Variations in organic aerosol optical and hygroscopic properties upon heterogeneous OH oxidation

Measurements of the evolution of organic aerosol extinction cross sections (σ[subscript ext]) and subsaturated hygroscopicity upon heterogeneous OH oxidation are reported for two model compounds, squalane (a C30 saturated hydrocarbon) and azelaic acid (a C9 dicarboxylic acid). For both compounds, the σ[subscript ext] values at 532 nm increase substantially as the particles undergo oxidation, exhibiting a logarithmic increase with OH exposure. The increase in σ[subscript ext] correlates with both an increase in the particle oxygen to carbon (O:C) atomic ratio and density and a decrease in mean molecular weight. The measurements have been used to calculate the variation with oxidation of the mean polarizability, α, of the molecules comprising the particles. The absolute α values for the two systems are shown to be related through the variation in the particle chemical composition, specifically the relative abundances of C, O, and H atoms and the mean molecular weight. Unlike σ[subscript ext], it was found that the evolution of the particle hygroscopicity upon oxidation is quite different for the two model systems considered.

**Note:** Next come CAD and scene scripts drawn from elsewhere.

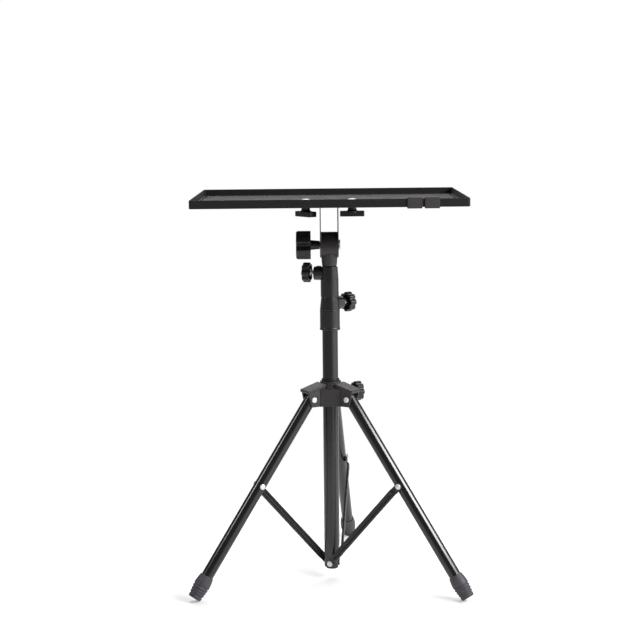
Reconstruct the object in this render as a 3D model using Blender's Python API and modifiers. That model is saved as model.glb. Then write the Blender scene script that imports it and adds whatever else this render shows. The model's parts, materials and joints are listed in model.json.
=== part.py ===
"""Tripod laptop stand: three braced legs, a telescoping mast, a tilting head and a rimmed tray.

Units are metres and degrees. +Z is up, the front of the tray faces -Y, and the origin lies
on the ground under the middle of the stand's own box. Heights in the mast's frame are counted
from the ground, and distances from the mast's axis are called reaches.
"""

import math

import bmesh
import bpy
from mathutils import Matrix, Vector

# Clearances
TOUCH_GAP = 0.0003
RIVET_PLAY = 0.0003
SLIDE_GAP = 0.0004

# Where the mast stands in the footprint's box
MAST_OFFSET_X = 0.0030
MAST_OFFSET_Y = -0.0450

# Legs, seen from the front: azimuth is counted from +X towards +Y
LEG_AZIMUTHS = {"left": 208.5, "right": 328.5, "rear": 82.5}
LEG_SPREAD = 35.4
LEG_LENGTH = 0.3308
LEG_RADIUS = 0.0083
LEG_WALL = 0.0011
LEG_TOP_OVERRUN = 0.0070
HINGE_REACH = 0.0335

# Boots on the legs' ends
BOOT_LENGTH = 0.0360
BOOT_MOUTH_RADIUS = 0.0096
BOOT_WAIST_RADIUS = 0.0118
BOOT_END_RADIUS = 0.0093
BOOT_WAIST_BELOW_MOUTH = 0.0150
BOOT_RIBS_BELOW_MOUTH = 0.0325
BOOT_FLOOR = 0.0045
BOOT_RIBS = 4
BOOT_RIB_DEPTH = 0.0006

# Struts between the legs and the foot of the main tube
STRUT_ON_LEG = 0.1460
STRUT_WIDTH = 0.0107
STRUT_PLATE = 0.0014
STRUT_BODY = 0.0030
STRUT_TAB = 0.0090
STRUT_JOGGLE = 0.0040
STRUT_GROOVE_WIDTH = 0.0024
STRUT_GROOVE_DEPTH = 0.0016
STRUT_BASE_HEIGHT = 0.0240
STRUT_BASE_REACH = 0.0025

# Rivets
RIVET_RADIUS = 0.0020
HINGE_RIVET_HEAD = 0.0037
STRUT_RIVET_HEAD = 0.0033
BASE_RIVET_HEAD = 0.0045
RIVET_HEAD_HEIGHT = 0.0017

# Mast tubes
MAIN_TUBE_RADIUS = 0.0110
MAIN_TUBE_WALL = 0.0011
MAIN_TUBE_FOOT = 0.0180
MAIN_TUBE_LENGTH = 0.3910
TUBE_FLAT_REACH = 0.0089
TUBE_FLAT_HEIGHT = 0.0200
TUBE_FLAT_RUNOUT = 0.0180
TUBE_FOOT_BORE = 0.0076
PLUG_LIP = 0.0020
PLUG_DEPTH = 0.0030
MID_TUBE_RADIUS = 0.0095
MID_TUBE_WALL = 0.0010
MID_TUBE_ABOVE_FLATS = 0.0373
POST_RADIUS = 0.0080
POST_WALL = 0.0012
POST_ABOVE_MID_CAP = 0.0245
POST_IN_HEAD = 0.0150
END_CAP_FLANGE = 0.0015
END_CAP_DEPTH = 0.0100

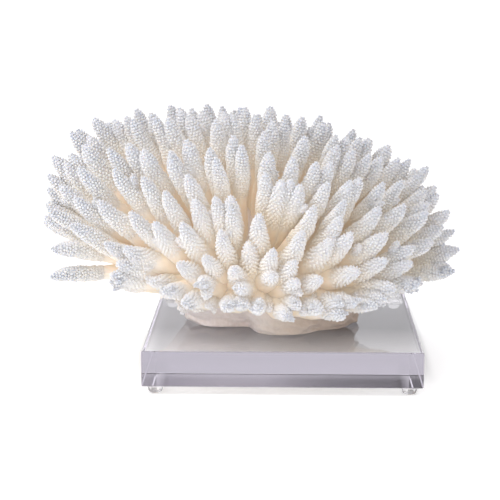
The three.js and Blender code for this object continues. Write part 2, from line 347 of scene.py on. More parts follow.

Hygroscopicity was quantified by measuring γ[subscript ext], which is a single-parameter representation of hygroscopicity that describes the increase in extinction upon exposure of the particles to a high–relative humidity environment (here, 75% and 85% RH). For unoxidized squalane, γ[subscript ext] was zero and only increased slowly as the particles were oxidized by OH radicals. In contrast, γ[subscript ext] for azelaic acid increased rapidly upon exposure to OH, eventually reaching a plateau at high OH exposures. In general, γ[subscript ext] appears to vary sigmoidally with O:C, reaching a plateau at high O:C.